* **EXERCISE OBJECTIVE**: Check every line of the data below for the string "imported", and copy the ones that hold it.

* **STORED RECORDS**:
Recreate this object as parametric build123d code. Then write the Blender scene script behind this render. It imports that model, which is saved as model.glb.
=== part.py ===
==
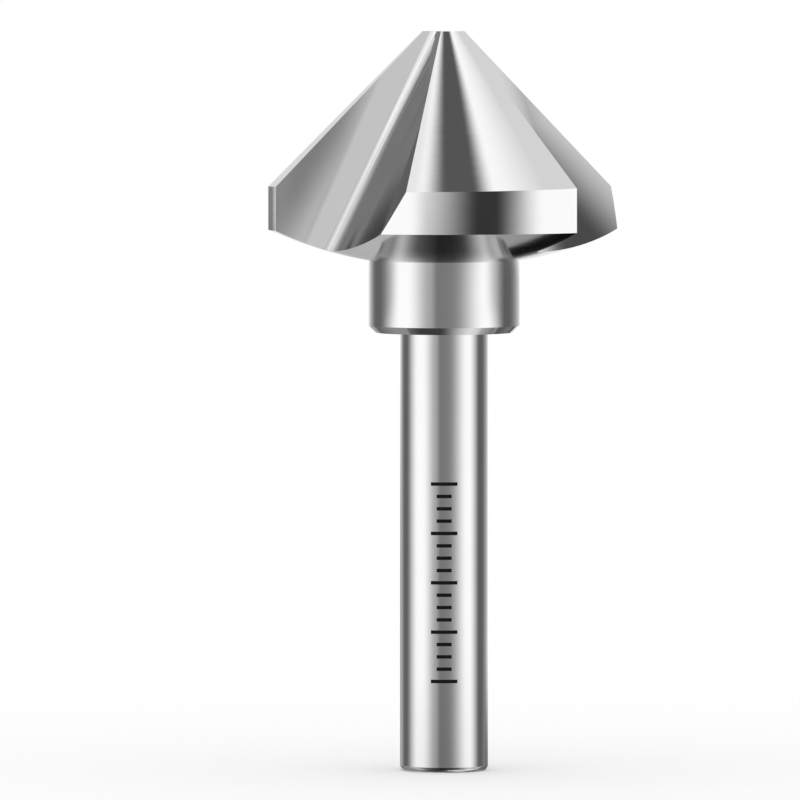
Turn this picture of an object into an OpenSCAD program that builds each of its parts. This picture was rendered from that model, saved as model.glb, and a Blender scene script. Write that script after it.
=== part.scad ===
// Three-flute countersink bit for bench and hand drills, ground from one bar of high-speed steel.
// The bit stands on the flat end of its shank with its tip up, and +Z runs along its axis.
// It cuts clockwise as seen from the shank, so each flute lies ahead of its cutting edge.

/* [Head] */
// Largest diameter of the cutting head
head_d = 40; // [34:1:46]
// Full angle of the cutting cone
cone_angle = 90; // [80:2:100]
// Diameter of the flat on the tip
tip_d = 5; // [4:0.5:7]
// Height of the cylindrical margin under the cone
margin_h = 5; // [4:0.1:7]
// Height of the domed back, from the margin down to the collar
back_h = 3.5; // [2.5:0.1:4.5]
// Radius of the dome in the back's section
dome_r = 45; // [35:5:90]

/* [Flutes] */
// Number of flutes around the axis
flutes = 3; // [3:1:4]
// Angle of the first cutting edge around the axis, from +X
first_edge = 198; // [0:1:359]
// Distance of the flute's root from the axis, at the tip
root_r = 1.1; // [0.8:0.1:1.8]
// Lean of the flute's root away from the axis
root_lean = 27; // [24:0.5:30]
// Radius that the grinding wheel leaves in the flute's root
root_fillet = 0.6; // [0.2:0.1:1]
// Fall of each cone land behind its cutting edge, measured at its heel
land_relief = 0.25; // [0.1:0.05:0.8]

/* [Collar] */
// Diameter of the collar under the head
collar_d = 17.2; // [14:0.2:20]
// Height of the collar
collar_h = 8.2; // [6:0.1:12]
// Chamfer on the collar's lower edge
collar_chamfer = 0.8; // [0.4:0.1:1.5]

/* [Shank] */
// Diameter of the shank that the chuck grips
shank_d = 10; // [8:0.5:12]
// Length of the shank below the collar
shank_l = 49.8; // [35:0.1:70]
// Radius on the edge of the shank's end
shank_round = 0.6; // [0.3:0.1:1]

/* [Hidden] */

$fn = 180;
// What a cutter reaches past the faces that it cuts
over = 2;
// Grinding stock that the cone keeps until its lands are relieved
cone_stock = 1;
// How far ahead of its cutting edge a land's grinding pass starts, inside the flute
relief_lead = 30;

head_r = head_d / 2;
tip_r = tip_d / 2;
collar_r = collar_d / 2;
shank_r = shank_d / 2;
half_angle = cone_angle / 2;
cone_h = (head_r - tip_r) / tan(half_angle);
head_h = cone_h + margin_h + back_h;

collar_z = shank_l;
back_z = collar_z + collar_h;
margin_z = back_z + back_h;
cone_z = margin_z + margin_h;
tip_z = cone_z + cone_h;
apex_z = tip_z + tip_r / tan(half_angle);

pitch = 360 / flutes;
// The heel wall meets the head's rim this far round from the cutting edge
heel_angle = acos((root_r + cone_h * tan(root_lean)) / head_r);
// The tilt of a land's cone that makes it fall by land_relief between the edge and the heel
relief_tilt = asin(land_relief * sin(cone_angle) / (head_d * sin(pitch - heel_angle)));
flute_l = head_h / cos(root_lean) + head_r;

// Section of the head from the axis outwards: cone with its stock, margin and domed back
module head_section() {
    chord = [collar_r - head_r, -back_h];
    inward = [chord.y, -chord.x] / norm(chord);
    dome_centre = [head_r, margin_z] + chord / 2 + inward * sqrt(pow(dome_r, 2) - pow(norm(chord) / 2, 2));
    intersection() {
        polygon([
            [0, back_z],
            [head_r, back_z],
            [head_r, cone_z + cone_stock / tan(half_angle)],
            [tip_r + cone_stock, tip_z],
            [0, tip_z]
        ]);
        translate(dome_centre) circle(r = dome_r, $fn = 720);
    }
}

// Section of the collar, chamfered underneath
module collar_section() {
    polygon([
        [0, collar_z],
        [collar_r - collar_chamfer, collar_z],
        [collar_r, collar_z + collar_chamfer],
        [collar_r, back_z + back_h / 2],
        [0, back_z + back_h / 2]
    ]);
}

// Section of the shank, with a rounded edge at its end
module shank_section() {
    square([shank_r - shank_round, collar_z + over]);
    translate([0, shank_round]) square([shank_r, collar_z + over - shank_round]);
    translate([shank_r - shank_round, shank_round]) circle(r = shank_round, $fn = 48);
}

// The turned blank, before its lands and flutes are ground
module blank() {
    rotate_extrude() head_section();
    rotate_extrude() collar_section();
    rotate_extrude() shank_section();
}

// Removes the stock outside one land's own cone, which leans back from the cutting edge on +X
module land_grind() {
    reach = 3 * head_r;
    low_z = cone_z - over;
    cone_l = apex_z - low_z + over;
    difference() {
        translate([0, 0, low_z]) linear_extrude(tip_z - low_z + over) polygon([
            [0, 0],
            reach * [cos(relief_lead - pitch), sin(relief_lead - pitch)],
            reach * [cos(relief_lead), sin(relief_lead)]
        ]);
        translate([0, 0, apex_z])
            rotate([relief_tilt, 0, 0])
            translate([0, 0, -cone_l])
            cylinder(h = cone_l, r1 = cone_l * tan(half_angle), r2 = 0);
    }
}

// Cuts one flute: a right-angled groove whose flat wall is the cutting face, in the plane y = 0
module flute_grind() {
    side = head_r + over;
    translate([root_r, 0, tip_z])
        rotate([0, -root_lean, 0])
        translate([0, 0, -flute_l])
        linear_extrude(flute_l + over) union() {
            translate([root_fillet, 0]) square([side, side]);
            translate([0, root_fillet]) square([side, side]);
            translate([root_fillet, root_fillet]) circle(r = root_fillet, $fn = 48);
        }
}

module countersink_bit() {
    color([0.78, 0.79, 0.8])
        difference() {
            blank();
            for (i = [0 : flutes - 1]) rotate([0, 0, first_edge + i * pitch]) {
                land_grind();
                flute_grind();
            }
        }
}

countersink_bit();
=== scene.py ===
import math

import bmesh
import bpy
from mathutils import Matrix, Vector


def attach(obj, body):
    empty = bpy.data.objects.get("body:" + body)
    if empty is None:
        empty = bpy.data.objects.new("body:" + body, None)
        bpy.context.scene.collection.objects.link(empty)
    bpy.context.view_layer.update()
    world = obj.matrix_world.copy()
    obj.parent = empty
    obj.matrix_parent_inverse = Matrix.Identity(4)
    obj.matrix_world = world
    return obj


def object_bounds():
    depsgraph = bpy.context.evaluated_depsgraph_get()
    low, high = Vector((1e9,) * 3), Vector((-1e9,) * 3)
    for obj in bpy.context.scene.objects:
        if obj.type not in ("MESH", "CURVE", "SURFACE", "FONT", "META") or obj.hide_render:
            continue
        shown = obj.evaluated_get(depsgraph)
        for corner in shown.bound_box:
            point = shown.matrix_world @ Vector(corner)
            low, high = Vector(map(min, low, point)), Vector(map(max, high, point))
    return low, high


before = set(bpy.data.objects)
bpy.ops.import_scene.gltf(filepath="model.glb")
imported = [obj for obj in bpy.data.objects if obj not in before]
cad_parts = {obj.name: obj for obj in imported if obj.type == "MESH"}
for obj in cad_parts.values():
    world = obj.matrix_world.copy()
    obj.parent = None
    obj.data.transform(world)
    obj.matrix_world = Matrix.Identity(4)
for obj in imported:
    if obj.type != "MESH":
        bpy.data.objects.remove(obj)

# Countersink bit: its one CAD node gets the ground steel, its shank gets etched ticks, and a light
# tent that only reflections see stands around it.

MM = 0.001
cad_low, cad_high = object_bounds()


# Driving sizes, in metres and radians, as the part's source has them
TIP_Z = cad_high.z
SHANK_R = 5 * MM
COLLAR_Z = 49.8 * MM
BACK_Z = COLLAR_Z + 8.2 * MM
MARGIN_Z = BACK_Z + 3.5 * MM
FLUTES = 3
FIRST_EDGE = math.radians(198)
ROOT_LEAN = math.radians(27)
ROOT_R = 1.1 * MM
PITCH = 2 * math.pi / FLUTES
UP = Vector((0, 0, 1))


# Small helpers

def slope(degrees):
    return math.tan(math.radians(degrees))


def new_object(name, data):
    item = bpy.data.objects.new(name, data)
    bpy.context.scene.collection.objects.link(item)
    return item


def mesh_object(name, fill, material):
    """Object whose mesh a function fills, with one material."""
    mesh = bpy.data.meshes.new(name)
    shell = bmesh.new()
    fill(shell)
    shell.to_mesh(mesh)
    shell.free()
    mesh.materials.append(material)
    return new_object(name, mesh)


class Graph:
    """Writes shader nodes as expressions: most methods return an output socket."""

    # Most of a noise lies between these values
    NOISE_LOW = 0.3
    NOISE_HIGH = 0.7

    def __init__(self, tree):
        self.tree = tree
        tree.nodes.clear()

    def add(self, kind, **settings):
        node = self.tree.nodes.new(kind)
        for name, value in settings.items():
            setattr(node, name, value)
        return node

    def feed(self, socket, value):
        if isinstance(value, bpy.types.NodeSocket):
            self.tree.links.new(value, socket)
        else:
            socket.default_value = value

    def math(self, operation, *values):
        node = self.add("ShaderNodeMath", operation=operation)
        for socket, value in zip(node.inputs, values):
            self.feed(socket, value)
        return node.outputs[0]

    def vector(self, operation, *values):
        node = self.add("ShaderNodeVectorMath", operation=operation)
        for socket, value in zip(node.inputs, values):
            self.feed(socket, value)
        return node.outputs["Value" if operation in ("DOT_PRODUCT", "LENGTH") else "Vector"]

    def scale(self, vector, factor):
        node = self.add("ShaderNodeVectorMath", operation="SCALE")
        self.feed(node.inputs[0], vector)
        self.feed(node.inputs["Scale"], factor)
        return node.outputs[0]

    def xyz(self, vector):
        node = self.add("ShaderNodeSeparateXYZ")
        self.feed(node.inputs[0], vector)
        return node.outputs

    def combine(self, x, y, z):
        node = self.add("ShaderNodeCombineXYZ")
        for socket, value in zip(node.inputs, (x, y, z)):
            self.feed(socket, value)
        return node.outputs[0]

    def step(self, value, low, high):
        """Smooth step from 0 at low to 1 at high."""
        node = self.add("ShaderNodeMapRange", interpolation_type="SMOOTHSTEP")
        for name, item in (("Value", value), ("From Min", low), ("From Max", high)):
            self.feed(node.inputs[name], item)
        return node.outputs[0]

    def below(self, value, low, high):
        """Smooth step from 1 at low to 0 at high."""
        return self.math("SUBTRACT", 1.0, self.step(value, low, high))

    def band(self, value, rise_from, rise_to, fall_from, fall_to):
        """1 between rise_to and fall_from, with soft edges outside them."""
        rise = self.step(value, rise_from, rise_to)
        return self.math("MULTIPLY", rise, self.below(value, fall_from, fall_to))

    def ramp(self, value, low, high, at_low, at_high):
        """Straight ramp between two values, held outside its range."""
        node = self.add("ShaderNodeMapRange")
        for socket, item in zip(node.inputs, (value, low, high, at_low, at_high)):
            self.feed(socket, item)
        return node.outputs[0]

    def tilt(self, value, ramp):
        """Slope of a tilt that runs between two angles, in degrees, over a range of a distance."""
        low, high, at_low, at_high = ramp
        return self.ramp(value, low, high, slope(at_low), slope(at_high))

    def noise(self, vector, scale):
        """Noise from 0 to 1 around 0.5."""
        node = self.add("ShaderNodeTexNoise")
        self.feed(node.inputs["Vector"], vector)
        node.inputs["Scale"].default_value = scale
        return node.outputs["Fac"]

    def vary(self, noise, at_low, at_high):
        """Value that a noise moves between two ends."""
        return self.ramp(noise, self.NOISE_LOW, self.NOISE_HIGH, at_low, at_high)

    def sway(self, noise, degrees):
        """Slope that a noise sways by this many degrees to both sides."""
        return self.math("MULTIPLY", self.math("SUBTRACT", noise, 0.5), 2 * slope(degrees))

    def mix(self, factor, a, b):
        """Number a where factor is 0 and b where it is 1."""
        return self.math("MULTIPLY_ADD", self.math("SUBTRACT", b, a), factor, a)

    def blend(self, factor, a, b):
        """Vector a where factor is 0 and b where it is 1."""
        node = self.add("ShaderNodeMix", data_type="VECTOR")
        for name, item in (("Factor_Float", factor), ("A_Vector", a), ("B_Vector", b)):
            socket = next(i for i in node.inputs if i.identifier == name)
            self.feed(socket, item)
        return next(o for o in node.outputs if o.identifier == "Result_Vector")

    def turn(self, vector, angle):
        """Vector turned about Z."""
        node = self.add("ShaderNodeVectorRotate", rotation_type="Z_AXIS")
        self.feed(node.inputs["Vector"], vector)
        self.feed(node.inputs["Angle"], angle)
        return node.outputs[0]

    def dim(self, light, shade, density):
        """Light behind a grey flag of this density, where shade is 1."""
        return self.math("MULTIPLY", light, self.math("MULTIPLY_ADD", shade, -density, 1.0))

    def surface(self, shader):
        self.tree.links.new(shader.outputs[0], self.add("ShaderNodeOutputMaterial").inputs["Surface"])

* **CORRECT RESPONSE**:
imported = [obj for obj in bpy.data.objects if obj not in before]
cad_parts = {obj.name: obj for obj in imported if obj.type == "MESH"}
for obj in imported:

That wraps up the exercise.